His Majesty’s Government fully appreciate the wish of the United States Government to utilize for the purposes of the war all the great reserves of good will which the United States has undoubtedly built up in the Middle East by decades of philanthropic and cultural enterprise. They agree that it is highly desirable to make the most effective use possible of these reserves, and of the great influence which the United States enjoy, for other reasons, in those territories as elsewhere, and they cordially welcome the intention of the United States Government to appoint a diplomatic agent in Syria and the Lebanon. As regards the proposed public declaration, His Majesty’s Government recognize the value of any step that would stimulate the Middle Eastern peoples to increase the degree of their participation in the resistance to the Axis aggressors, and if the United States Government are of the opinion that this object can satisfactorily be advanced by the issue of a declaration, His Majesty’s Government would not wish to raise objection. At the same time, they must in all frankness say that they see very considerable dangers in addressing a statement in the form proposed to the regions in question, and should the United States Government be prepared as His Majesty’s Government sincerely hope to reconsider the wording of the draft statement His Majesty’s Government would greatly appreciate an opportunity to consider any revised formula.
3.
In the first place, the stress laid in the draft declaration on the promotion of ‘liberty’ and ‘freedom’ appears inappropriate when applied to a region in which all the countries specified, with the exceptions of Palestine and Transjordania and the possible further exception of the Levant States, already enjoy independence qualified only by the exigencies of the war situation and the requirements of the Allied forces operating within their boundaries.
4.
Such a declaration followed by the announcement on the American side of the intention to despatch a special mission would, in the view of His Majesty’s Government, incur the precise risk of strengthening that Axis influence and that Axis propaganda which it is the express intention of the proposal to combat. The meaning of the draft declaration would infallibly be taken in the countries to which it is intended to apply as containing both an implication that ‘liberty’ is being withheld and an assurance that it is the intention of the United States Government to hasten its achievement. No implications could be more welcome to Axis propaganda, could be more readily turned against the occupying forces or could be more calculated to increase the tension of the existing situation and to threaten the security of the Allied command.
5.
On the other hand, and as regards the areas covered by the proposed mission which do enjoy full independence, His Majesty’s Government cannot but feel that the suggested mission and the draft declaration are liable to be misinterpreted as regards Palestine both by Jews and Arabs in a sense which could hardly fail to have dangerous repercussions. As regards Syria and the Lebanon as the United States Government are aware, the situation is complicated in so far as the fulfillment of the Anglo-French recognition of independence is impeded by the obstruction of the Fighting French to recognition of, and administration, while the tense military situation in Egypt renders it difficult for His Majesty’s Government on their side to apply the pressure which they would otherwise wish to bring. American help in securing this fulfillment, afforded at the right time and in the right manner, will be heartily welcomed by His Majesty’s Government. But the proposals now advanced, in so far as they refer to these areas seem to His Majesty’s Government calculated to provoke a state of popular agitation and excitement which, at the present time, it would be very difficult to meet.
6.
A special word must be said about Turkey. Although His Majesty’s Government feel that the proposed declaration is hardly appropriate to that country, they are anxious to make clear that the arrangements which the United States Government may wish to make for the utilization, and the increase, in the interest of the United Nations war effort, their undoubted influence in Turkey are, in the view of His Majesty’s Government, essentially a question between the United States and the Turkish Government. His Majesty’s Government for their part, if only in view of their Treaty of Alliance with Turkey and the delicate political situation in regard to that country, welcome the evident readiness of the United States Government to keep them acquainted with the action which they may propose to take.

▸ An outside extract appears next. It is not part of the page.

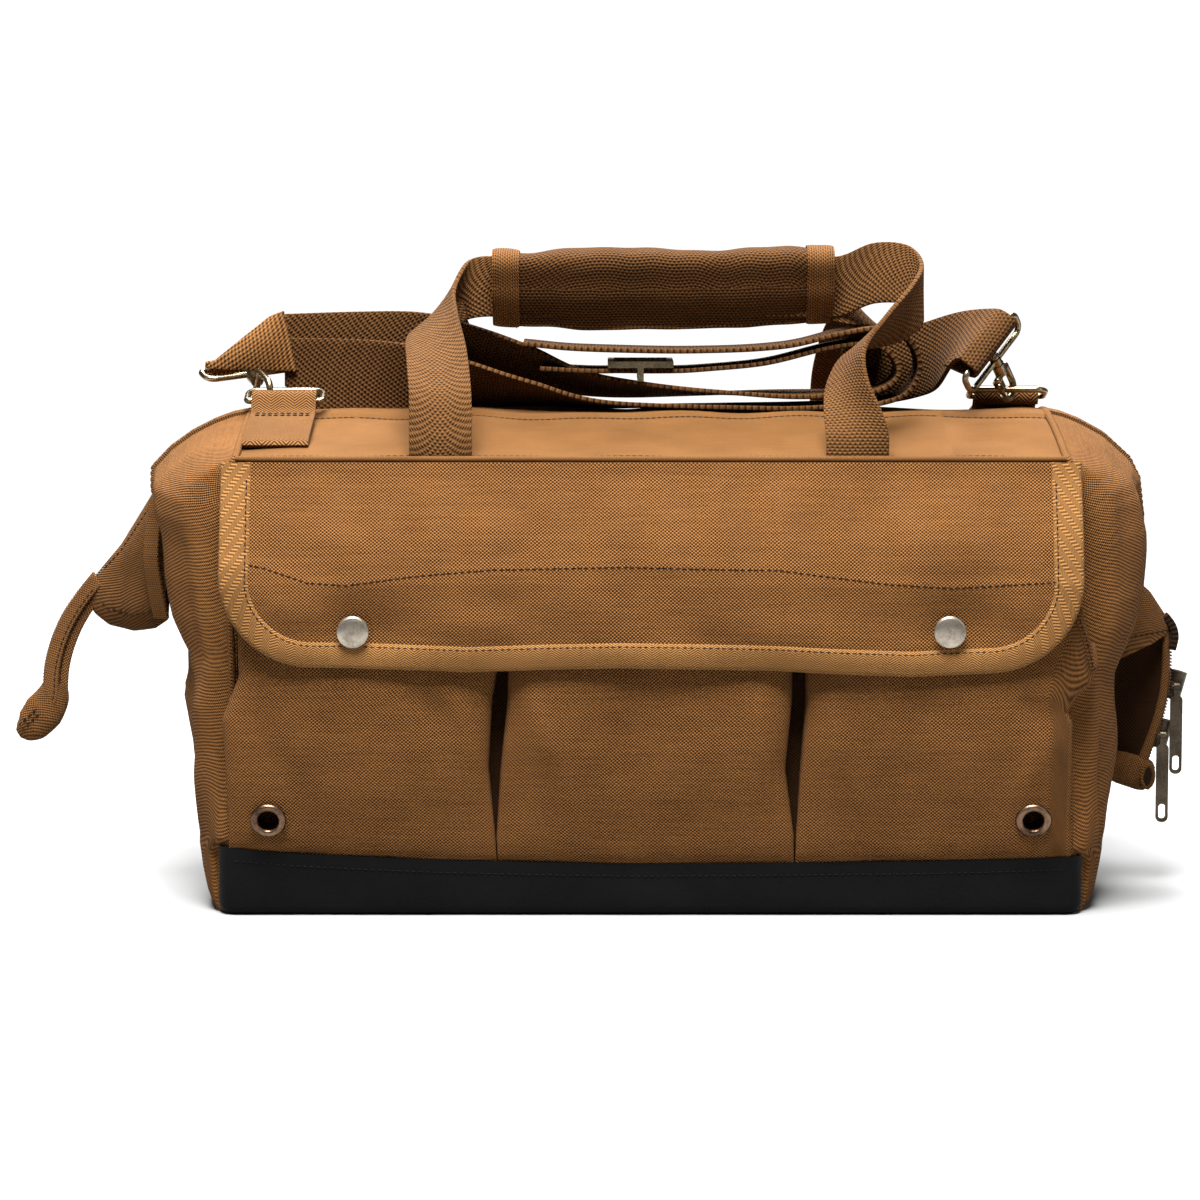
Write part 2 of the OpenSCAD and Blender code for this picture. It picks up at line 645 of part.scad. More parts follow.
// Sprung gate: a round lever with a bored knuckle, closing on the hook's tip
module hook_gate() {
    difference() {
        union() {
            translate([0, tip_y + gap, -bow_r]) rotate([-90, 0, 0])
                cylinder(h = gate_pin_y - tip_y - gap, r = gate_r);
            translate([-hook_r / 2, gate_pin_y, -bow_r]) rotate([0, 90, 0])
                cylinder(h = hook_r, r = gate_pin_r * 2.5);
        }
        translate([-hook_r, gate_pin_y, -bow_r]) rotate([0, 90, 0])
            cylinder(h = 2 * hook_r, r = gate_pin_r + pin_room);
    }
}
// Wire loop that takes the strap, with the boss that the swivel pin turns in
module strap_loop(roll) {
    translate([0, loop_y, 0]) rotate([0, roll, 0]) difference() {
        union() {
            wire_loop(loop_w, loop_d, loop_d / 3, loop_d / 4, wire_r);
            rotate([90, 0, 0]) cylinder(h = boss_l, r = boss_r, center = true);
        }
        rotate([90, 0, 0]) cylinder(h = boss_l + 2 * over, r = pin_r + pin_room, center = true);
    }
}
module left_hook() { color(brass_c) at_left_hook() snap_hook(); }
module right_hook() { color(brass_c) at_right_hook() snap_hook(); }
module left_gate() { color(brass_c) at_left_hook() hook_gate(); }
module right_gate() { color(brass_c) at_right_hook() hook_gate(); }
module left_loop() { color(brass_c) at_left_hook() strap_loop(left_roll); }
module right_loop() { color(brass_c) at_right_hook() strap_loop(right_roll); }

// Sewn ends of the shoulder strap, wrapped round the loops' far bars
sleeve_y = loop_y + loop_d - 2 * wire_r;
module strap_sleeve(roll) {
    translate([0, loop_y, 0]) rotate([0, roll, 0]) translate([0, sleeve_y - loop_y, 0])
        rotate([0, 90, 0]) difference() {
            cylinder(h = strap_w, r = sleeve_r, center = true);
            cylinder(h = strap_w + 2 * over, r = wire_r + gap, center = true);
        }
}
module strap_ends() {
    color(webbing_c) {
        at_left_hook() strap_sleeve(left_roll);
        at_right_hook() strap_sleeve(right_roll);
    }
}

// Shoulder strap: each route gives shares of the half width, the half depth and the height from ridge to grip
strap_seat = ridge_z + web_t / 2 + 2 * gap;
strap_rise = grip_z - ridge_z;
function strap_station(s) =
    [s[0] * base_w / 2, s[1] * base_d / 2, strap_seat + s[2] * strap_rise, s[3], s[4], s[5]];
left_sleeve = left_eye + swivel_way(left_yaw, left_pitch) * sleeve_y;
right_sleeve = right_eye + swivel_way(right_yaw, right_pitch) * sleeve_y;
leave_share = [-0.45, 0.87, -0.22];
right_strap_start = right_sleeve + leave_share * (sleeve_r + 4.5 * gap);
// From the front band, flat under the grip, round the outer curl and back on top
lower_shares = [
    [-0.86, 0.14, 0.37, 0, 0, 1], [-0.7, 0.13, 0.37, 0, 0, 1], [-0.56, 0.1, 0.33, 0, -0.35, 0.94],
    [-0.42, 0.04, 0.2, 0, -0.85, 0.5], [-0.28, 0.02, 0.02, 0, -1, 0.05], [0, 0.02, 0, 0, -1, 0],
    [0.28, 0.02, 0, 0, -1, 0], [0.47, 0.02, 0.02, 0, -1, 0], [0.56, 0.02, 0.05, 0, -1, 0],
    [0.62, 0.02, 0.14, 0, -1, 0], [0.645, 0.02, 0.34, 0, -1, 0], [0.62, 0.02, 0.54, 0, -1, 0],
    [0.55, 0.02, 0.64, 0, -1, 0], [0.45, 0.02, 0.6, 0, -1, 0], [0.32, 0.02, 0.5, 0, -1, 0],
    [0.1, 0.02, 0.46, 0, -1, 0], [-0.16, 0.02, 0.48, 0, -1, 0], [-0.3, 0.02, 0.52, 0, -1, 0]];
// From the rear band, on top of the first layer, round the inner curl and back
upper_shares = [
    [-0.845, 0.21, 0.5, 0, 0, -1], [-0.7, 0.2, 0.5, 0, 0, -1], [-0.56, 0.19, 0.49, 0, 0.1, -1],
    [-0.43, 0.14, 0.39, 0, 0.8, -0.6], [-0.3, 0.06, 0.14, 0, 1, -0.1], [-0.1, 0.04, 0.1, 0, 1, 0],
    [0.28, 0.04, 0.1, 0, 1, 0], [0.46, 0.04, 0.11, 0, 1, 0], [0.54, 0.04, 0.14, 0, 1, 0],
    [0.585, 0.04, 0.22, 0, 1, 0], [0.595, 0.04, 0.33, 0, 1, 0], [0.57, 0.04, 0.46, 0, 1, 0],
    [0.52, 0.04, 0.52, 0, 1, 0], [0.42, 0.04, 0.48, 0, 1, 0], [0.27, 0.04, 0.36, 0, 1, 0],
    [0.12, 0.04, 0.31, 0, 1, 0], [0.02, 0.04, 0.3, 0, 1, 0], [-0.06, 0.04, 0.3, 0, 1, 0],
    [-0.14, 0.04, 0.3, 0, 1, 0], [-0.26, 0.04, 0.32, 0, 1, 0]];
// From behind the curl to the right-hand loop
right_shares = [[0.47, 0.36, 0.27, 0, 0, 1], [0.58, 0.34, 0.29, 0, 0, 1], [0.68, 0.24, 0.38, 0, 0, 1],
                [0.773, 0, 0.453, 0.45, 0.4, 0.8]];
module strap_lower() {
    color(webbing_c) ribbon(smooth([for (s = lower_shares) strap_station(s)], 2), strap_w, web_t);
}
module strap_upper() {
    start = strap_station(upper_shares[0]);
    fold_foot = left_sleeve[2] + sleeve_r + 3 * gap;
    fold_top = start[2] + strap_w / 2;
    color(webbing_c) {
        ribbon(smooth([for (s = upper_shares) strap_station(s)], 2), strap_w, web_t);
        // Triangle of the 45 degree fold that stands on the sewn end
        translate([0, start[1], 0])
            wedge([[left_sleeve[0] - strap_w / 2, fold_foot], [start[0] + gap, fold_foot],
                   [start[0] + gap, fold_top], [start[0] - strap_w / 4, fold_top]], 2 * web_t);
    }
}
module strap_right() {
    finish = [each right_strap_start, each -bar_way(right_yaw, right_pitch, right_roll)];
    color(webbing_c)
        ribbon(smooth([for (s = right_shares) strap_station(s), finish], 3), strap_w, web_t);
}

// Slide adjuster: a flat frame over the strap and one bar under it, joined by two posts
adjuster_at = strap_station([-0.02, 0.04, 0.3, 0, 1, 0]);
module adjuster() {
    bar = 2 * wire_r;
    lift = web_t / 2 + 2.5 * gap;
    inner_w = strap_w + 4 * gap;
    reach = strap_w * 0.36;
    color(brass_c) translate(place(adjuster_at)) {
        translate([0, 0, lift]) linear_extrude(bar) difference() {
            square([2 * reach + 2 * bar, inner_w + 2 * bar], center = true);
            square([2 * reach, inner_w], center = true);
        }
        translate([-bar / 2, -inner_w / 2 - bar, -lift - bar]) cube([bar, inner_w + 2 * bar, bar]);
        for (y = [-inner_w / 2 - bar, inner_w / 2]) translate([-bar / 2, y, -lift - bar])
            cube([bar, bar, 2 * lift + bar]);
    }
}

// Gusset at each end: a wedge of doubled canvas that the zip runs down
function skin(row) = let (p = end_place(1, 0, row, 0)) [p[0] + gap, p[2]];
bulge_x = corner_x + base_r + end_bulge;
gusset_t = tail_t * 1.4;
module wedge(points, t) {
    translate([0, t / 2, 0]) rotate([90, 0, 0]) linear_extrude(t) polygon(points);
}
left_out = 2 * tail_w;
left_tip = [bulge_x + left_out, skin(4)[1] + gap];
left_heel = [bulge_x + left_out * 0.72, skin(4)[1] - left_out * 0.2];
module left_gusset() {
    top = skin(6)[1] - left_out * 0.3;
    color(canvas_c) mirror([1, 0, 0])
        wedge([left_heel, left_tip, [bulge_x + left_out * 0.2, top], [bulge_x + gap, top], skin(5), skin(4),
               [skin(4)[0], left_heel[1]]], gusset_t);
}
// The closed zip hangs on past the gusset and ends in a folded canvas tab
tail_shares = [[0, 0], [0.25, -0.26], [0.44, -0.6], [0.5, -0.95]];
tail_len = 3.4 * tail_w;
tail_start = (left_tip + left_heel) / 2 + [gap, -gap * 2];
function tail_place(s) = [-tail_start[0] - s[0] * tail_len, 0, tail_start[1] + s[1] * tail_len];
tail_ways = [[0.7, 0, -0.5], [0.75, 0, -0.45], [0.95, 0, -0.2], [1, 0, -0.05]];
module left_tail() {
    stations = [for (i = [0 : len(tail_shares) - 1]) concat(tail_place(tail_shares[i]), tail_ways[i])];
    color(webbing_c) ribbon(smooth(stations, 3), tail_w, tail_t);
}
tab_turn = 30;
module left_tail_tab() {
    tab_l = tail_w * 1.5;
    color(canvas_c) translate(tail_place(tail_shares[3]) - [0, 0, tail_w * 0.155]) rotate([0, tab_turn, 0])
        translate([0, 0, -tab_l / 2]) rotate([90, 0, 0])
            linear_extrude(tail_t + web_t, center = true) rounded(tail_w, tab_l, tail_w / 5);
}
right_out = tail_w * 0.9;
right_foot = skin(4)[1] - right_out * 2;
module right_gusset() {
    color(canvas_c)
        wedge([skin(4), [bulge_x + gap, skin(4)[1] + right_out],
               [bulge_x + right_out, skin(4)[1] - right_out], [bulge_x + right_out, right_foot],
               [skin(4)[0], right_foot]], gusset_t);
}

// The right-hand tail hangs from its gusset, slanting inwards, with two sliders parked on its zip
tail_turn = 15;
tape_reach = tail_w / 2;
tail_top = [bulge_x + right_out + tape_reach + coil_r, right_foot - gap];
tail_drop = tail_w * 4.6;
module at_tail(down) {
    translate([tail_top[0], 0, tail_top[1]]) rotate([0, tail_turn, 0]) translate([0, 0, -down])
        children();
}
module right_tail() {
    far = -tail_w * 1.9;
    near = -tape_reach;
    color(canvas_c) at_tail(tail_drop)
        wedge([[far, 0], [near, 0], [near, tail_drop + near * tan(tail_turn)],
               [far, tail_drop + far * tan(tail_turn)]], tail_t);
}
module tail_zip() {
    color("#5a3c22") at_tail(tail_drop) {
        translate([-tape_reach, -tape_t, 0]) cube([tape_reach, 2 * tape_t, tail_drop]);
        cylinder(h = tail_drop, r = coil_r);
    }
}
upper_down = tail_w * 1.2;
lower_down = tail_w * 2.85;
slider_bore = coil_r + 1.3 * gap;
ear_w = 1;
eye_w = 2.8;
pull_pin_r = 0.6;
pull_eye_r = 1.9;
pull_y = slider_r + pull_eye_r;
// A slider's shell wraps the coil, with a slot for the tape and two ears for the pull's pin
module slider(down) {
    slot = 2 * tape_t + 2.6 * gap;
    ear_at = eye_w / 2 + gap;
    color(brass_c) {
        difference() {
            union() {
                at_tail(down) translate([0, 0, -slider_l / 2]) cylinder(h = slider_l, r = slider_r);
                at_tail(down) for (s = [-1, 1]) translate([s * (ear_at + ear_w / 2), 0, 0])
                    rotate([0, -tail_turn, 0]) translate([-ear_w / 2, -pull_y, -pull_eye_r])
                        cube([ear_w, pull_y, 2 * pull_eye_r]);
            }
            at_tail(down) translate([0, 0, -slider_l]) cylinder(h = 2 * slider_l, r = slider_bore);
            at_tail(down) translate([-2 * slider_r, -slot / 2, -slider_l])
                cube([2 * slider_r, slot, 2 * slider_l]);
        }
        at_tail(down) rotate([0, -tail_turn, 0]) translate([-ear_at - ear_w / 2, -pull_y, 0])
            rotate([0, 90, 0]) cylinder(h = 2 * ear_at + ear_w, r = pull_pin_r);
    }
}
module upper_slider() { slider(upper_down); }
module lower_slider() { slider(lower_down); }
// A pull tab: bored eye, narrow neck and a long blade with a slotted end
module pull_tab(down) {
    neck_l = pull_eye_r * 2.4;
    slot_w = pull_w * 0.56;
    color(brass_c) at_tail(down) rotate([0, -tail_turn, 0]) translate([0, -pull_y, 0]) difference() {
        union() {
            translate([-eye_w / 2, 0, 0]) rotate([0, 90, 0]) cylinder(h = eye_w, r = pull_eye_r);
            translate([-eye_w / 2, -pull_t / 2, -neck_l]) cube([eye_w, pull_t, neck_l]);
            translate([0, pull_t / 2, -(pull_l + neck_l) / 2]) rotate([90, 0, 0])
                linear_extrude(pull_t) rounded(pull_w, pull_l - neck_l, pull_w * 0.45);
        }
        translate([-eye_w, 0, 0]) rotate([0, 90, 0]) cylinder(h = 2 * eye_w, r = pull_pin_r + pin_room);
        translate([0, pull_t, -pull_l + pull_w * 0.9]) rotate([90, 0, 0])
            linear_extrude(2 * pull_t) rounded(slot_w, pull_w * 1.2, slot_w * 0.45);
    }
}
module upper_pull() { pull_tab(upper_down); }
module lower_pull() { pull_tab(lower_down); }

base();
base_board();
front_panel();
rear_panel();
left_end();
right_end();
top_front_border();
top_rear_border();
mouth_front();
mouth_rear();
zip_front();
zip_rear();
zip_ends();
left_pocket();
middle_pocket();
right_pocket();
rear_pocket();
pocket_hems();
snap_studs();
eyelets();
flap();
flap_binding();
snap_caps();
snap_sockets();
front_handle();
rear_handle();
grip_wrap();
grip_bindings();
ring_tabs();
left_ring();
right_ring();
left_loop();
right_loop();
left_hook();
right_hook();
left_gate();
right_gate();
strap_ends();
strap_lower();
strap_upper();
strap_right();
adjuster();
left_gusset();
left_tail();
left_tail_tab();
right_gusset();
right_tail();
tail_zip();
upper_slider();
lower_slider();
upper_pull();
lower_pull();
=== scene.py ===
"""Canvas tool bag: the looks of its cloth, webbing, zips and fittings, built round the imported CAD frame."""

import math

import bmesh
import bpy
import numpy as np
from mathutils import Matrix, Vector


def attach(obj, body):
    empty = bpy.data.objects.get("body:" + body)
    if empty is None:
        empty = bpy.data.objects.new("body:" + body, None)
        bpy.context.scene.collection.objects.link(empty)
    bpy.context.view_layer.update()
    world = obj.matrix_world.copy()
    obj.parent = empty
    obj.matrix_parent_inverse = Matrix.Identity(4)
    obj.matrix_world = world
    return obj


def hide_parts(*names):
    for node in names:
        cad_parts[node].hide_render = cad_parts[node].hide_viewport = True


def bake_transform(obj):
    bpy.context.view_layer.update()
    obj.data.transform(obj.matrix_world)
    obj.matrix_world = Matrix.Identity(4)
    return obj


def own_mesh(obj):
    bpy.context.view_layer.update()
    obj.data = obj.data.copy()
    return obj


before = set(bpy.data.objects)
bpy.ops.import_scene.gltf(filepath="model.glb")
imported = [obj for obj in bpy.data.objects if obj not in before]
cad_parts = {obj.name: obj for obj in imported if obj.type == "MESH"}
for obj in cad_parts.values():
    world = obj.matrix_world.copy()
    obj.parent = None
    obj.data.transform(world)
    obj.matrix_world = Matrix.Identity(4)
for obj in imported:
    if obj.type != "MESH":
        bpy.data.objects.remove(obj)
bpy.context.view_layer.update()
MM = 0.001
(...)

. . . . . . . . . . . . . .

8.
In respect of the other activities mentioned in the Embassy’s memorandum, His Majesty’s Government would welcome the appointment of specialized American personnel to work with the appropriate British authorities on all these matters. In general they welcome the intention of the United States Government that American propaganda should be greatly and rapidly increased in the interest of the United Nations war effort throughout the Middle East where the [Page 33] soil, for the reasons pointed out in the American Embassy memorandum, should be peculiarly fertile.”18

Winant
  1. Not printed.
  2. Anthony Eden, British Secretary of State for Foreign Affairs.
  3. Gen. Charles de Gaulle, Leader of the Free French Forces.
  4. It is stated in The Memoirs of Cordell Hull (New York, The Macmillan Company, 1948) vol. ii, p. 1500, that this proposal for a declaration of policy on the Near East was abandoned in consequence of the British reaction.